Task instructions: Which lines include the word "this"? Copy each of them.

Data lines:

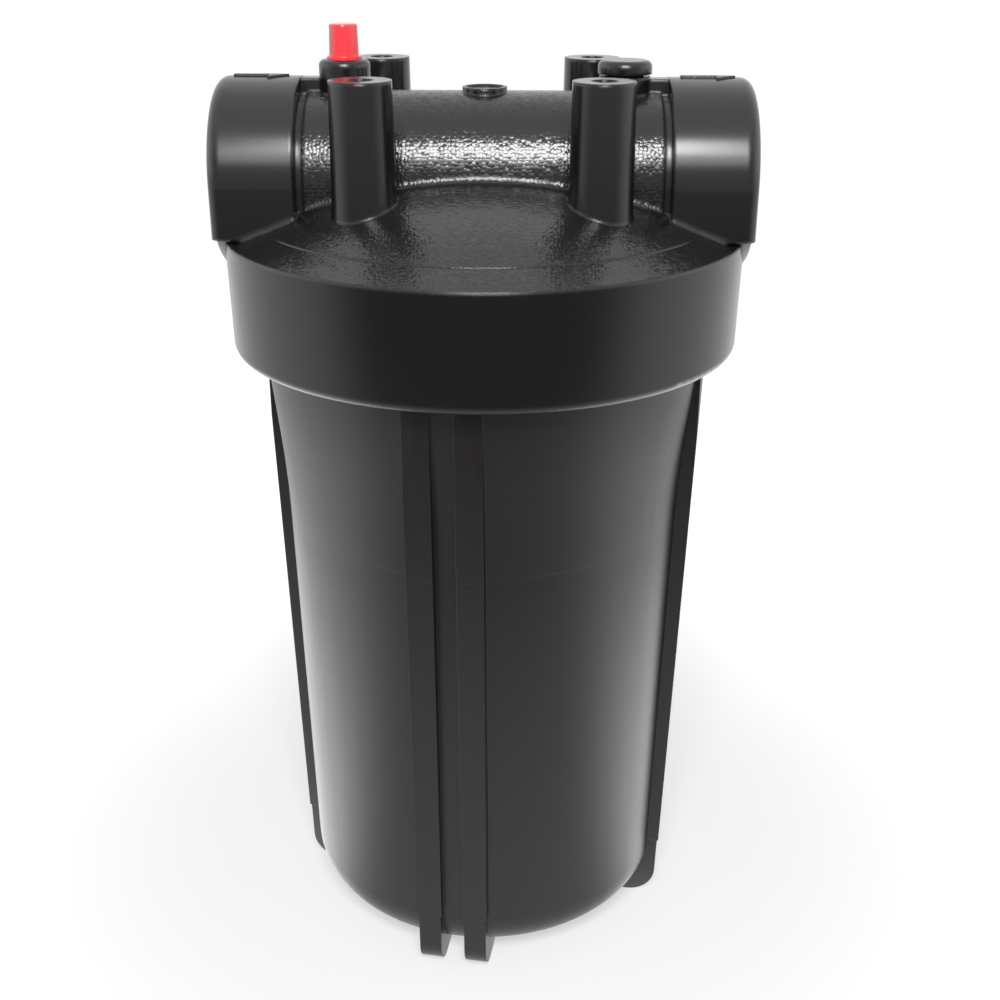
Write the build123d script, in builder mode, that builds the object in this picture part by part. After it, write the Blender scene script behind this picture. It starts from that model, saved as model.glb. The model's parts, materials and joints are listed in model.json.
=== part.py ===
from build123d import *
import math
import os

# Cartridge canister filter, millimetres.  Z is up, the ports lie along X with the inlet at -X,
# the front is -Y.  The origin is the middle of the footprint, at the height of the eight rib feet.

# ---- sump (bowl) ----
SUMP_WALL = 4.5
SUMP_FOOT_RADIUS = 70.6            # outer radius of the bowl at the bottom, before the corner is rounded
SUMP_KINK_RADIUS = 75.2            # outer radius where the flare starts
SUMP_KINK_Z = 186.0
SUMP_KINK_BEND = 400.0             # the wall bends into the flare on this radius
SUMP_CORNER = 18.0                 # rounding between wall and domed bottom
DOME_BOTTOM_Z = 3.0                # lowest point of the domed bottom
DOME_RISE = 3.0                    # how far the bottom rises from its middle to its edge
NECK_RADIUS = 81.0                 # thread root of the neck
NECK_BORE = 72.0
NECK_BOTTOM_Z = 239.0
RIM_Z = 264.0
PARTING_Z = 26.0
PARTING_STEP = 0.5

# ---- sump ribs ----
RIB_PAIRS = 4
RIB_PAIR_ANGLE = -9.0              # the pairs are turned this far from the axes
RIB_THICKNESS = 9.4
RIB_PITCH = 17.4                   # middle to middle within a pair
RIB_FOOT_RADIUS = 74.4             # outer face at the parting line
RIB_TOP_RADIUS = 81.0              # outer face at the neck
RIB_CORNER = 11.0
RIB_INNER_RADIUS = 40.0            # where the foot ends under the bowl

# ---- main seal ----
MAIN_RING_WIDTH = 4.7
MAIN_RING_RADIUS = 76.4            # middle of the ring
MAIN_GROOVE_DEPTH = 4.0
RING_CLEARANCE = 0.15

# ---- head (cap) ----
RIM_GAP = 0.6                      # between the rim and the head, closed by the main ring
SKIRT_BOTTOM_Z = 234.5
SKIRT_TOP_Z = 274.0
SKIRT_TOP_RADIUS = 91.8
SKIRT_BOTTOM_RADIUS = 90.9
SKIRT_BORE = 83.5                  # thread root of the head
SKIRT_EDGE = 3.0
CHAMFER_Z = 278.8
CHAMFER_RADIUS = 80.0
DOME_TOP_Z = 297.5
DOME_WALL = 5.0
CHAMBER_RADIUS = 71.5

# ---- ports and passages ----
PORT_SPAN = 184.0
PORT_AXIS_Z = 293.3
PORT_BORE = 24.0                   # thread root of the 1 1/2 inch pipe thread
PORT_DEPTH = 19.0                  # ends short of the chamber, so that a wall stays between them
PASSAGE_RADIUS = 18.5
PASSAGE_WALL = 3.8
COLLAR_RADIUS = 32.8
COLLAR_LENGTH = 29.0
COLLAR_EDGE = 4.5
COLLAR_FLOOR_Z = 276.0             # how far the upright sides of the collars reach down
COLLAR_FOOT = 2.0                  # rounding between a collar and the dome
TUBE_RADIUS = 28.2
TUBE_FOOT = 2.5                    # rounding between the tube and the dome
TUBE_GROOVE_WIDTH = 2.6
TUBE_GROOVE_DEPTH = 1.0
INLET_END_X = 26.0                 # where the inlet passage ends, from the middle
INLET_WINDOW_LENGTH = 30.0
INLET_WINDOW_WIDTH = 26.0
OUTLET_END_X = 13.0                # how far the outlet passage passes the middle

# ---- nozzle on the cartridge ----
SPIGOT_RADIUS = 13.7
SPIGOT_BORE = 11.0
SPIGOT_LENGTH = 9.0                # below the cartridge's top
NOZZLE_RADIUS = 22.4
KNIFE_RADIUS = 19.2
KNIFE_HEIGHT = 2.6
KNIFE_BASE = 2.0                   # half width at the root
KNIFE_LAND = 0.25                  # half width of the edge

# ---- mounting bosses on the head ----
MOUNT_SPACING_X = 77.5
MOUNT_SPACING_Y = 77.5
MOUNT_TOP_Z = 329.0
MOUNT_RADIUS = 10.2
MOUNT_DRAFT = 0.8                  # degrees
MOUNT_BASE_Z = 279.0
MOUNT_HOLE = 4.2
MOUNT_HOLE_DEPTH = 24.0

# ---- relief boss and plug boss ----
BOSS_X = 48.0
BOSS_TOP_Z = 331.8
BOSS_RADIUS = 8.8
BOSS_EDGE = 2.2
BOSS_FLOOR_Z = 316.5
SEAT_Z = 313.3                     # flat seat of the relief ring, in the roof of the passage
SEAT_RADIUS = 6.0
STEM_HOLE = 2.3
PLUG_HEAD_RADIUS = 9.3
PLUG_HEAD_HEIGHT = 5.2
PLUG_SLIT = 0.8

# ---- webs ----
WEB_THICKNESS = 7.0
WEB_TOP_Z = 325.8
BOSS_WEB_TOP_Z = 303.0             # short webs that tie the mounting bosses to the tube
DISH_RADIUS = 7.7
DISH_HEIGHT = 1.4
DISH_LIP = 1.2

# ---- relief button, spring, seal ----
BUTTON_RADIUS = 5.1
BUTTON_TOP_RADIUS = 4.8
BUTTON_TOP_Z = 343.2
BUTTON_EDGE = 0.7
BUTTON_CAVITY = 4.4
BUTTON_FLANGE = 5.8                # ring that sinks into the mouth of the bore
BUTTON_FLANGE_HEIGHT = 1.4
BUTTON_FLANGE_SUNK = 0.4           # how far it stands in the mouth at rest
BUTTON_TRAVEL = 3.0
STEM_RADIUS = 1.7
SPRING_WIRE = 0.7
SPRING_RADIUS = 3.6
SPRING_LENGTH = 12.0
SPRING_TURNS = 5
RELIEF_RING_SECTION = 1.8
WASHER_RADIUS = 4.6
WASHER_THICKNESS = 0.8
SCREW_HEAD_RADIUS = 2.9
SCREW_HEAD_HEIGHT = 1.8
SCREW_RADIUS = 1.1
SCREW_LENGTH = 7.0
SLOT_WIDTH = 0.8
SLOT_DEPTH = 0.8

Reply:
Write the build123d script, in builder mode, that builds the object in this picture part by part. After it, write the Blender scene script behind this picture. It starts from that model, saved as model.glb. The model's parts, materials and joints are listed in model.json.
SUMP_KINK_BEND = 400.0             # the wall bends into the flare on this radius
RIB_PAIR_ANGLE = -9.0              # the pairs are turned this far from the axes